Este conflito ficará associado à expectativa do ocidente alargado impor uma derrota estratégica à Federação Russa e uma mudança de regime em Moscovo, perspectiva que parece actualmente cada vez mais distante. Assim, até às eleições de Novembro nos EUA, 2024 será um ano de pausa estratégica para a Ucrânia determinada pela míngua dos recursos financeiros, militares e humanos. Tomará a forma de uma guerra assimétrica com "surpresas desagradáveis" para Vladimir Putin, segundo declarações recentes da subsecretária de Estado Vitcoria Nuland. Nas palavras de Nuland a Ucrânia voltará a tomar a iniciativa estratégica em 2025, com vista a criar condições para uma paz vantajosa, na convicção de que derrotar a Rússia estará então ao seu alcance.
A Ucrânia apresentou um número de 31 mil mortos durante os dois anos de conflito. Esta guerra está a ter um peso enorme na estrutura social desse país?
Os números das baixas (mortes, feridos e desaparecidos em combate) são sempre um tema crítico e os respectivos dados tratados com secretismo, tendo em conta o impacto que podem ter no moral dos militares em particular e da população em geral, pelo que o respectivo cálculo se enquadra sempre no campo das estimativas.
O Presidente da Ucrânia, no entanto, surpreende-nos com declarações cuja verosimilhança parece negada pelas evidências. O número que Zelensky apresenta é contrariado não só pelas declarações do anterior comandante-chefe das forças armadas da Ucrânia, General Zaluzhny, como também pelas estimativas norte-americanas e do Ministério da Defesa da Rússia. Segundo declarações recentes de Sergei Shoigu, a Ucrânia terá sofrido até ao presente 444.000 baixas. Contrastam também com imagens que mostram a vastidão dos cemitérios com milhares de bandeiras ucranianas a identificar as campas dos militares caídos em combate.
Por outro lado, o objectivo estabelecido pela Ucrânia de proceder com urgência à mobilização de 500.000 militares para o exército, e a meta de manter um ritmo de mobilização de 30.000 militares por mês, destinados a criar novas unidades de combate e a colmatar as perdas, atesta que também neste domínio a narrativa do presidente da Ucrânia está desfasada dos factos.

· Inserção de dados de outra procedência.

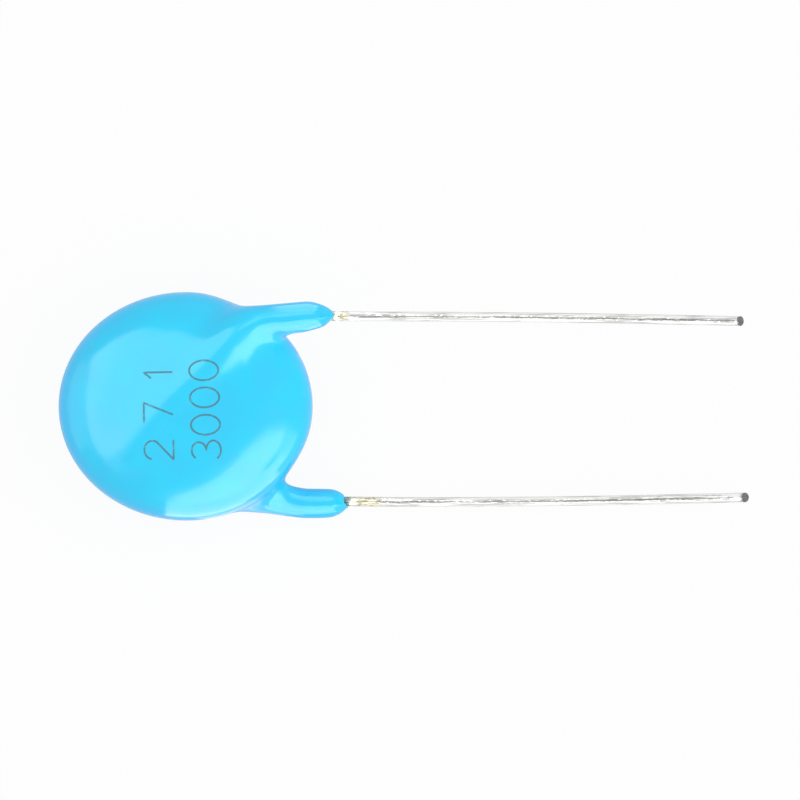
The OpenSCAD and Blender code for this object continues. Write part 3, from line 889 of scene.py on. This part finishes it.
panel("front_leg_wall", 3.8, standing(14, *oblong(5.1, LEG_PANELS_END, 3, 16)), FRONT_LEG)
panel("front_leg_top", 3.2, [
    (6, 14, 16), (LEG_PANELS_END, 14, 16), (LEG_PANELS_END, 9.5, 22), (6, 9.5, 22),
], FRONT_LEG)
panel("front_leg_card", BRIGHT, standing(
    2.6, (5.6, 6.5), (7.6, 6), (8.9, 4), (11.4, 4), (11.4, 13), (5.6, 13),
), FRONT_LEG)
panel("front_notch_card", 1.3, standing(
    4.1, (5.6, 4.4), (7.8, 3.2), (7.8, 5.95), (5.6, 5.95),
), FRONT_LEG)
panel("front_wire_card", DIM, standing(8.5, *oblong(10.2, 11.8, 4.6, 13.6)), FRONT_LEG)
panel("front_wire_gap", DIM, standing(3.5, *oblong(10.2, 11.8, 9.6, 13.6)), FRONT_LEG)
panel("rear_leg_card", 3.2, standing(-1, *oblong(6.3, 12.5, 5.9, 16)), REAR_LEG)
panel("rear_leg_gap", 0.95, standing(3.5, *oblong(6.5, 11.4, 0.2, 8.5)), REAR_LEG)
panel("rear_leg_wall", BRIGHT, standing(-12, *oblong(6.5, 12.6, 2, 15.4)), REAR_LEG)
print("the legs' panels end at X", LEG_PANELS_END, "mm")

# %% Panels along the wires
PANELS_TO = 37
# A shade over each wire gives it a dark middle line, and a card at its side a grey flank. Each
# has a strength, and the Y and Z of its two long edges from the wire's middle, in mm.
WIRE_PANELS = [("shade", 0.4, (0.9, 2.5), (-0.9, 2.5)), ("side", DIM, (-2.5, -1), (-2.5, 4))]

for name, wire, begin in (("front_wire", front_wire, 10), ("rear_wire", rear_wire, 11)):
    start, end = wire.at(begin * MM) / MM, wire.at(PANELS_TO * MM) / MM
    for kind, strength, low, high in WIRE_PANELS:
        low, high = Vector((0, *low)), Vector((0, *high))
        corners = [start + low, end + low, end + high, start + high]
        panel(f"{name}_{kind}", strength, corners, (start + end) / 2)
print("the wires' panels end at X", PANELS_TO, "mm")

# %% [markdown]
# ## Key light
# A wide, weak sun from the right leaves the soft shadow and a little modelling
# on the skin. Reflections don't see it, because the panels stand in for it.

# %% Key light
KEY_FROM = Vector((0.75, -0.1, 0.65))
KEY_STRENGTH = 0.6
KEY_WIDTH = math.radians(50)

key_data = bpy.data.lights.new("key", "SUN")
key_data.energy = KEY_STRENGTH
key_data.angle = KEY_WIDTH
key = bpy.data.objects.new("key", key_data)
key.rotation_euler = KEY_FROM.to_track_quat("Z", "Y").to_euler()
key.visible_glossy = False
scene.collection.objects.link(key)
print("key light, strength:", KEY_STRENGTH)

# %% [markdown]
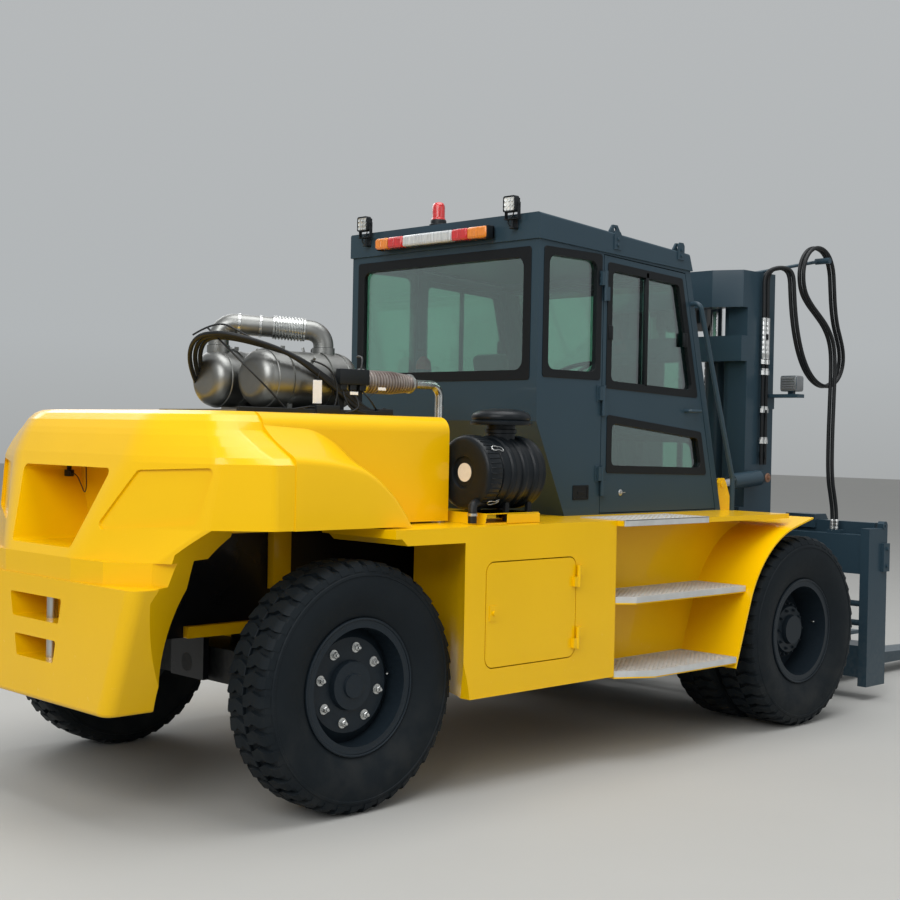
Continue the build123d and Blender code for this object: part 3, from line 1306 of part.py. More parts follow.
def build_all():
    build_wheels()
    build_axles()
    build_frame()
    build_counterweight()
    build_hood()
    build_deck()
    build_side_box()
    build_fenders()
    build_treads()
    build_cab()
    build_cab_inside()
    build_exhaust()
    build_air_cleaner()
    build_lights()
    build_outer_mast()
    build_inner_mast()
    build_chains()
    build_carriage()
    build_forks()
    build_tilt()
    build_hoses()


build_all()
for node, shape in parts.items():
    export_step(shape, "parts/" + node + ".step")
    print(node, len(shape.solids()), round(shape.volume / 1e6, 2))
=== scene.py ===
import math

import bmesh
import bpy
from mathutils import Matrix, Vector
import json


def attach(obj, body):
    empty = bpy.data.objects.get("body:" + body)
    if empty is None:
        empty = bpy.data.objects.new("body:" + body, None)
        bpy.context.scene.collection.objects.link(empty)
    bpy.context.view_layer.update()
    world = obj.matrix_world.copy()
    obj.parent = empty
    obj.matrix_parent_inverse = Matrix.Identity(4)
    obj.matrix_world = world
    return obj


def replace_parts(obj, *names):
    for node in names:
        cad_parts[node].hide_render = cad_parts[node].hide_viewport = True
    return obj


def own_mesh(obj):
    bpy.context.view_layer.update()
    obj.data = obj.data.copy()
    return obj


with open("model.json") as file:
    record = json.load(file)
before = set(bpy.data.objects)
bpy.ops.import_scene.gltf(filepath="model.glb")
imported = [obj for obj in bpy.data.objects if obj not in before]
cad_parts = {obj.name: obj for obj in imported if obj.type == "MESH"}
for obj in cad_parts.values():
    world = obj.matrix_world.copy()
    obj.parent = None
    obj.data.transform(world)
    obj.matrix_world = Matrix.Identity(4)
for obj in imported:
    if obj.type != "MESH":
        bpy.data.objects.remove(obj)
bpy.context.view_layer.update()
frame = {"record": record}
print("frame loaded")

steerX = -3.218  # steer axle
driveX = 0.436  # drive axle, where the mast is hung
nodes = {obj.name: obj for obj in bpy.data.objects if obj.type == "MESH"}
sides = ((-1, "Right"), (1, "Left"))
axles = (("steer", steerX, "steer_wheel_"), ("drive", driveX, "drive_wheels_"))

# Camera, from the wheels and the symmetric pairs on the rear face
view = {"place": (-7.849, -6.474, 1.863), "yaw": 44.49, "down": 0.62, "roll": 1.10, "lens": 57.73}


def newObject(name, data):
    obj = bpy.data.objects.new(name, data)
    bpy.context.scene.collection.objects.link(obj)
    return obj


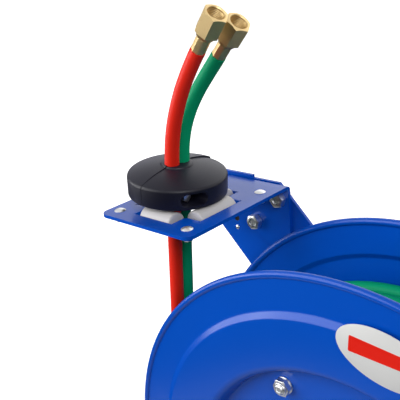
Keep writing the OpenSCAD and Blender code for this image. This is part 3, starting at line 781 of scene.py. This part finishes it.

Este posicionamento fragiliza Zelensky internamente e a NATO também. Literalmente admitem que não conseguem vencer o exército russo no campo de batalha.
A insistência em narrativas fantasiosas destinadas a influenciar as percepções das opiniões-públicas, constitui a centralidade estratégica da Ucrânia, contando para isso com o apoio do ocidente alargado. A linha comunicacional tem prevalecido, nomeadamente sobre a das operações militares. Só assim se compreende tanto a resistência do Batalhão Azov em Mariupol, para impedir que Putin averbasse uma vitória antes da parada do dia da vitória em Moscovo, como posteriormente a defesa de cidades como Bakhmut e Avdiivka, verdadeiros desastres estratégicos para a Ucrânia que se saldaram em derrotas humilhantes e elevadíssimas perdas humanas.
O conflito tem uma elevada componente de teatralização, como é patente na indumentária de Zelensky e da sua entourage, construindo uma realidade paralela como se este conflito fosse mais uma série da "Guerra dos Tronos". Tem contribuído para um ambiente de alucinação colectiva, patente na falta de percepção dos riscos de confrontação directa com a Federação Russa, que os líderes políticos da União Europeia têm demonstrado, esquecendo-se que a acontecer o campo de batalha será a Europa.
Esta deriva teve recentemente um dos seus expoentes na cimeira de emergência dos líderes da União Europeia convocada pelo presidente francês, a pretexto do fornecimento de munições de artilharia à Ucrânia, acabando por se saber através das declarações do Primeiro Ministro da Eslováquia Robert Fico, que o tema de discussão foi também o eventual envio de tropas para o teatro de operações da Ucrânia.
Esta notícia causou natural alarme nas opiniões-públicas, agora confrontadas com a eventualidade de empenhamento directo aberto na guerra da Ucrânia, irritou Moscovo que brandiu argumentos ameaçadores e conduziu aos normais desmentidos por parte das chancelarias ocidentais. Estão, contudo, na linha dos argumentos que já ouvimos anteriormente quando surgiram os alertas sobre os riscos de escalada associados ao fornecimento dos sistemas HIMARS, carros de combate Leopard, aviões F-16, ATACMS, etc.
Após as reacções iniciais de choque e negação, saldaram-se pela aceitação e concretização, acentuando um percurso de escalada que nos tem colocado sucessivamente mais próximos de uma confrontação directa com a Rússia e do apocalipse nuclear.